- STATED TASK -
Up to and including the line that contains "TIP_SHARE = 0.14", write out each line of the material from its first line, exactly.

- DATA -
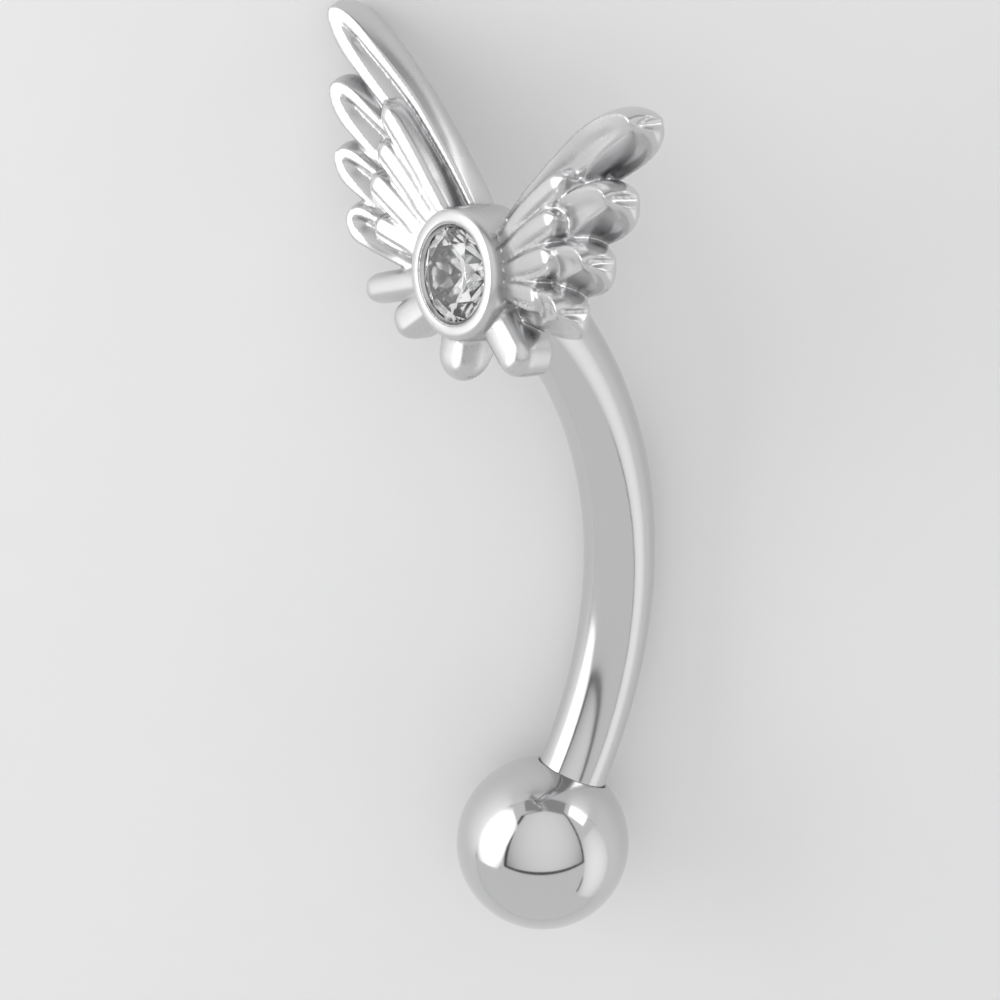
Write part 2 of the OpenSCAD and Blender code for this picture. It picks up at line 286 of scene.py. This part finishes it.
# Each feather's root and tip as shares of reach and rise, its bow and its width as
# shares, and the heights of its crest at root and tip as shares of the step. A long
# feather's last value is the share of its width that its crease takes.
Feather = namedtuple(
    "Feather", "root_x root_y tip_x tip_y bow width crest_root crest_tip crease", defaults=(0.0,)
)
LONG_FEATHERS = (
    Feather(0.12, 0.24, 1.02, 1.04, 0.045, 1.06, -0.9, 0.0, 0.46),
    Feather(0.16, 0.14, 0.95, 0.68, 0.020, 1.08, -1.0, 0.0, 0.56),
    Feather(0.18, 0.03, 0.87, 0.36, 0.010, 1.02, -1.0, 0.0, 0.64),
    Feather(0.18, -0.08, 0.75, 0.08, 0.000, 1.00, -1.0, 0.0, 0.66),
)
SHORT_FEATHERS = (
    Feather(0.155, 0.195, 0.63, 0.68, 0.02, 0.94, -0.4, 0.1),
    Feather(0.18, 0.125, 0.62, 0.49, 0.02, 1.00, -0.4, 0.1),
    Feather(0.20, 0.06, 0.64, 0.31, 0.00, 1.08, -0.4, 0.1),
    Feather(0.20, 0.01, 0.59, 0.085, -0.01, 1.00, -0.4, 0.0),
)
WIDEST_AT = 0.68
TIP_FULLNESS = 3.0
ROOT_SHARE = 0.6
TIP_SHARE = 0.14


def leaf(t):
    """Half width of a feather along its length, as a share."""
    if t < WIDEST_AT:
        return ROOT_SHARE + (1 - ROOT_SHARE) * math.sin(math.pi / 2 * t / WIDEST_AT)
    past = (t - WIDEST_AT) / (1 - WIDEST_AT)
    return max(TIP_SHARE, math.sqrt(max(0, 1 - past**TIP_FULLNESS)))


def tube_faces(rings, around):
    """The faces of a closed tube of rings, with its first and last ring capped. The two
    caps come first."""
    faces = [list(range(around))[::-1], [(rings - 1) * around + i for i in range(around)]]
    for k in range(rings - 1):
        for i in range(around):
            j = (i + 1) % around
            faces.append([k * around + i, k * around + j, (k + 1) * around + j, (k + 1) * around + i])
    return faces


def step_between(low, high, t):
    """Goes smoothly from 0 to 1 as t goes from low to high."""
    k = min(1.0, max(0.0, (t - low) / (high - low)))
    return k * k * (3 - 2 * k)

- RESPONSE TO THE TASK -
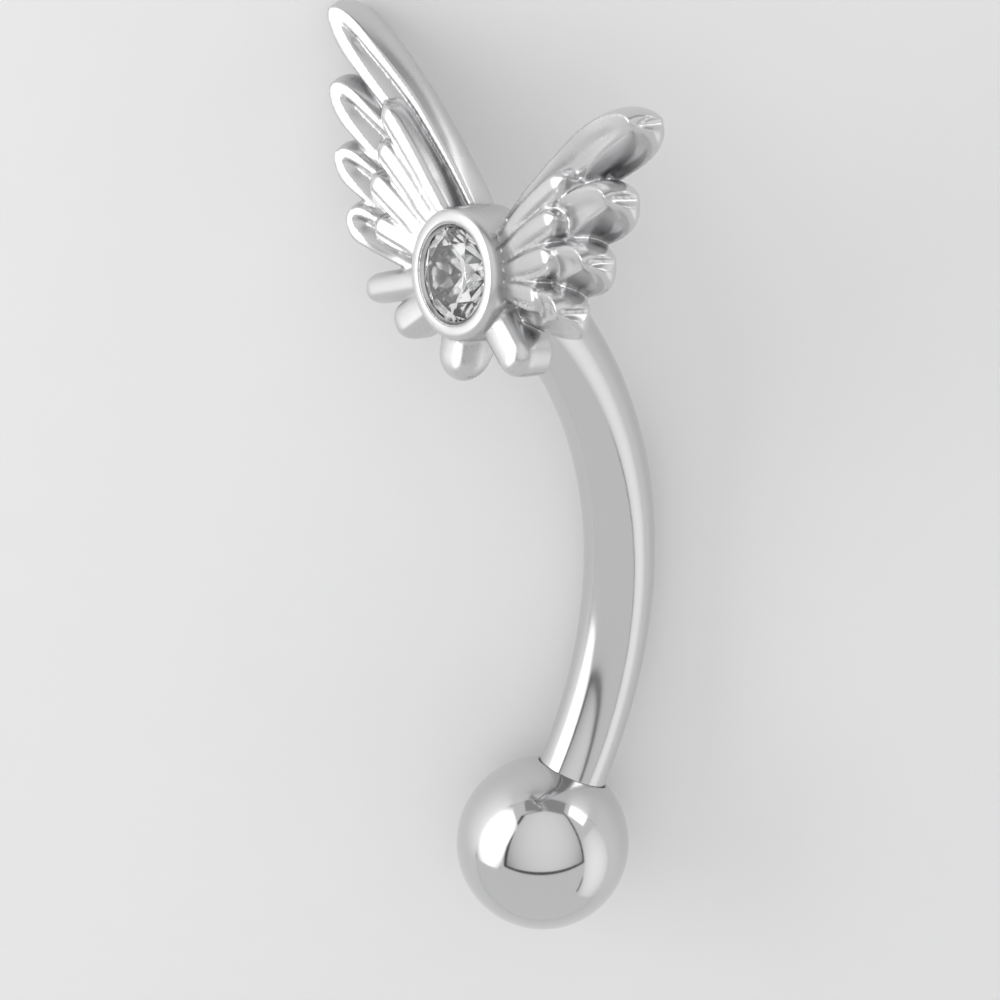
Write part 2 of the OpenSCAD and Blender code for this picture. It picks up at line 286 of scene.py. This part finishes it.
# Each feather's root and tip as shares of reach and rise, its bow and its width as
# shares, and the heights of its crest at root and tip as shares of the step. A long
# feather's last value is the share of its width that its crease takes.
Feather = namedtuple(
    "Feather", "root_x root_y tip_x tip_y bow width crest_root crest_tip crease", defaults=(0.0,)
)
LONG_FEATHERS = (
    Feather(0.12, 0.24, 1.02, 1.04, 0.045, 1.06, -0.9, 0.0, 0.46),
    Feather(0.16, 0.14, 0.95, 0.68, 0.020, 1.08, -1.0, 0.0, 0.56),
    Feather(0.18, 0.03, 0.87, 0.36, 0.010, 1.02, -1.0, 0.0, 0.64),
    Feather(0.18, -0.08, 0.75, 0.08, 0.000, 1.00, -1.0, 0.0, 0.66),
)
SHORT_FEATHERS = (
    Feather(0.155, 0.195, 0.63, 0.68, 0.02, 0.94, -0.4, 0.1),
    Feather(0.18, 0.125, 0.62, 0.49, 0.02, 1.00, -0.4, 0.1),
    Feather(0.20, 0.06, 0.64, 0.31, 0.00, 1.08, -0.4, 0.1),
    Feather(0.20, 0.01, 0.59, 0.085, -0.01, 1.00, -0.4, 0.0),
)
WIDEST_AT = 0.68
TIP_FULLNESS = 3.0
ROOT_SHARE = 0.6
TIP_SHARE = 0.14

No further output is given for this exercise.